The DC-10 had a number of other problems, but the MD-11 has always had a reputation of being an unforgiving aircraft especially when compared to the DC-10. It's less about training and more that the MD-11 was simply too many design compromises piled on to an old design.

The MD-11 had a pretty short service life as a passenger aircraft because it simply wasn't very fuel efficient compared to the competition, safety wasn't really the motivating factor. However fuel consumption was behind some of the poor design choices McDonnell/Boeing made. In broad strokes: McDonnell/Boeing shrunk the control surfaces to improve fuel consumption "necessitating" poorly designed software to mask the dodgy handling and higher landing speeds. This exacerbated a DC-10 design "quirk" where hard landings got out of hand very quickly and main landing gear failure would tend to flip the plane.

Yeah you can train around this but when something else goes tits up you've got a lot less leeway to actually recover safely.

mandevil 7 hours ago | parent | prev | next [-]

I think that the Mad Dogs only exist as freighters (~or their derivative KC-10 tankers~-Edited to correct that they retired last year) these days. I think the last pax service for any of them was over a decade ago.

And air freight just gets a lot less public attention, I think they are going to keep flying them if they don't get grounded.

joleyj 7 hours ago | parent | next [-]

The airforce retired the KC-10 in 2021.

buildsjets 7 hours ago | parent | prev | next [-]

The KC-10 went out of service last year. None are operating.

loeg 7 hours ago | parent | next [-]

Yeah, but DC-10 based tankers for wildfire fighting were still flying until the recent grounding: https://en.wikipedia.org/wiki/DC-10_Air_Tanker

(Blancolirio points out that the DC-10 tanker is what they modernized to relatively recently -- before that they were flying even more dangerous WW2 airframes for firefighting.)

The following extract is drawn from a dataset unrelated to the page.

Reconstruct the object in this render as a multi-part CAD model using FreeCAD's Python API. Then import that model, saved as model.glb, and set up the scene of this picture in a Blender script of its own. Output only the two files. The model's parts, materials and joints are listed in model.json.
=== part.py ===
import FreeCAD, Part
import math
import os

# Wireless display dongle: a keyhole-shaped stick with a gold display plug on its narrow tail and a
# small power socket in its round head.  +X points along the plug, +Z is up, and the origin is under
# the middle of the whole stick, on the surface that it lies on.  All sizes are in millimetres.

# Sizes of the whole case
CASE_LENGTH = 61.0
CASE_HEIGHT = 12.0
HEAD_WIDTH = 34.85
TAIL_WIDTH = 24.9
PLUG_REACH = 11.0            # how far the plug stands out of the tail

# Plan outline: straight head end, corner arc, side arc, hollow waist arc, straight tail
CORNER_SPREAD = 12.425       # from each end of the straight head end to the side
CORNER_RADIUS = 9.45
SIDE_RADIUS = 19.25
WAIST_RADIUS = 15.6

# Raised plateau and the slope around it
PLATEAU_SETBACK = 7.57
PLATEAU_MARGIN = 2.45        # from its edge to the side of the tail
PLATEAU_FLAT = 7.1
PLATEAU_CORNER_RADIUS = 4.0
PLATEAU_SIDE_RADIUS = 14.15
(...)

mandevil 7 hours ago | parent | prev [-]

Damnit, I knew that! Just forgot it in the moment.

inferiorhuman 6 hours ago | parent | prev [-]

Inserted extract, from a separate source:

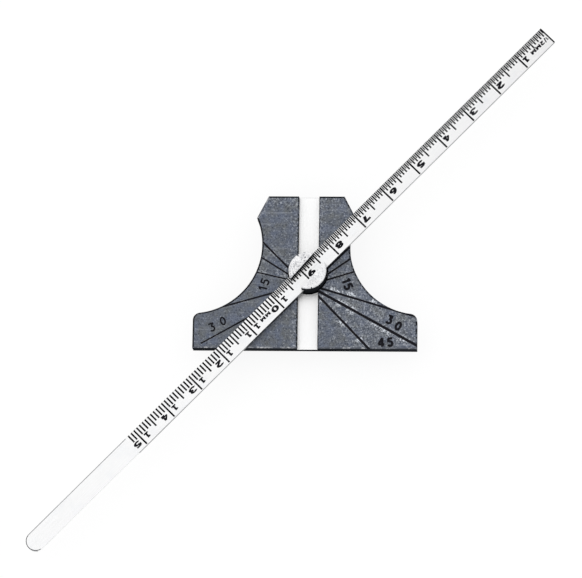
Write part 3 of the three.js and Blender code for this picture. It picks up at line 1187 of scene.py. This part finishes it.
def makeFloor():
    look = {"size": 6, "white": 1.02, "shadowShare": 0.16, "paper": 0.95}
    deselectAll()
    bpy.ops.mesh.primitive_plane_add(size=look["size"], location=(0, 0, 0))
    material = bpy.data.materials.new("tablePaper")
    floor = takeNew("tableTop", material)
    material.use_nodes = True
    tree = material.node_tree
    tree.nodes.clear()
    paper = addNode(tree, "ShaderNodeBsdfDiffuse", {"Color": [look["paper"]] * 3}).outputs[0]
    glow = addNode(tree, "ShaderNodeEmission", {"Strength": look["white"]}).outputs[0]
    both = addNode(tree, "ShaderNodeMixShader", {0: look["shadowShare"], 1: glow, 2: paper}).outputs[0]
    rays = addNode(tree, "ShaderNodeLightPath").outputs
    seen = mathNode(tree, "ADD", rays["Is Camera Ray"], rays["Is Glossy Ray"], clamp=True)
    choose = addNode(tree, "ShaderNodeMixShader", {0: seen, 1: paper, 2: both})
    addNode(tree, "ShaderNodeOutputMaterial", {"Surface": choose.outputs[0]})


# White to the camera, a soft fill to matt surfaces, and to metal a room that is a little darker overhead,
# where the lamp is
def makeWorld():
    look = {"seen": 1, "fill": 0.95, "overhead": 0.5, "around": 0.88}
    world = bpy.data.worlds.new("studio")
    bpy.context.scene.world = world
    world.use_nodes = True
    tree = world.node_tree
    background = tree.nodes["Background"]
    rays = addNode(tree, "ShaderNodeLightPath").outputs
    x, y, z = splitNode(tree, addNode(tree, "ShaderNodeTexCoord").outputs["Generated"])
    room = rampNode(tree, z, 0.55, 0.92, look["around"], look["overhead"])
    inMetal = mathNode(tree, "MULTIPLY", rays["Is Glossy Ray"], room)
    plain = rampNode(tree, rays["Is Camera Ray"], 0, 1, look["fill"], look["seen"])
    matt = mathNode(tree, "SUBTRACT", 1, rays["Is Glossy Ray"])
    other = mathNode(tree, "MULTIPLY", matt, plain)
    feed(tree, background, {"Color": (1, 1, 1), "Strength": mathNode(tree, "ADD", inMetal, other)})


def makeLamp():
    look = {"side": 1, "height": 1.25, "power": 2.4, "place": (-0.35, 0.3)}
    deselectAll()
    bpy.ops.object.light_add(type="AREA", location=(*look["place"], look["height"]))
    lamp = bpy.context.object
    lamp.name = "softLamp"
    lamp.data.size = look["side"]
    lamp.data.energy = look["power"]
    lamp.rotation_euler = (-lamp.location).to_track_quat("-Z", "Y").to_euler()


def makeCamera():
    look = {
        "tiltDegrees": 12,
        "azimuthDegrees": 13.63,
        "rollDegrees": 0.871,
        "distance": 1,
        "lensPixels": 3846.1,
        "targetRight": 17.1,  # the turret's axis from the middle of the picture, in pixels
        "targetUp": 15.65,
        "pictureWidth": 582,
        "sensor": 36,
    }
    tilt, azimuth, roll = (math.radians(look[turn + "Degrees"]) for turn in ("tilt", "azimuth", "roll"))
    back = Vector((math.sin(azimuth) * math.sin(tilt), -math.cos(azimuth) * math.sin(tilt), math.cos(tilt)))
    level = Vector((0, 1, 0))
    up = (level - back * level.dot(back)).normalized()
    right = up.cross(back)
    rolledRight = math.cos(roll) * right + math.sin(roll) * up
    rolledUp = math.cos(roll) * up - math.sin(roll) * right
    target = Vector((0, 0, headFace))
    data = bpy.data.cameras.new("camera")
    camera = bpy.data.objects.new("camera", data)
    bpy.context.scene.collection.objects.link(camera)
    turn = Matrix((rolledRight, rolledUp, back)).transposed().to_4x4()
    camera.matrix_world = Matrix.Translation(target + back * look["distance"]) @ turn
    data.sensor_width = look["sensor"]
    data.lens = look["lensPixels"] * look["sensor"] / look["pictureWidth"]
    data.shift_x = -look["targetRight"] / look["pictureWidth"]
    data.shift_y = -look["targetUp"] / look["pictureWidth"]
    bpy.context.scene.camera = camera


makeFloor()
makeWorld()
makeLamp()
makeCamera()
bpy.context.scene.view_settings.view_transform = "Standard"
print("stage, light and camera made")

Most of the DC-10s in service in the US are used for fire fighting.

dingaling 6 hours ago | parent | next [-]

And with Omega Air, for contracted air refuelling

https://www.omegaairrefueling.com/

mandevil 5 hours ago | parent | prev | next [-]

Yes, but there are many MD-11's still flying as freighters. There are four fire-fighting DC10's out of ~8 still flying, but there are 25 Mad Dogs (MD-11) at UPS, 38 with FedEx, and Western Global has 4, so there are plenty of MD-11F's around.

dreamcompiler 4 hours ago | parent | prev [-]

Here are 4 of them. All grounded now.

https://www.10tanker.com/gallery

loeg 7 hours ago | parent | prev | next [-]

Airlines haven't been using them, or at least not 1st world airlines. Just freight and wilderness fire fighters.

virtue3 5 hours ago | parent | prev [-]

Most of them are used as cargo planes. Which have dramatically lower usage rates than passenger planes (and they are retired passenger planes)

Sucks for the pilots flying them for sure tho.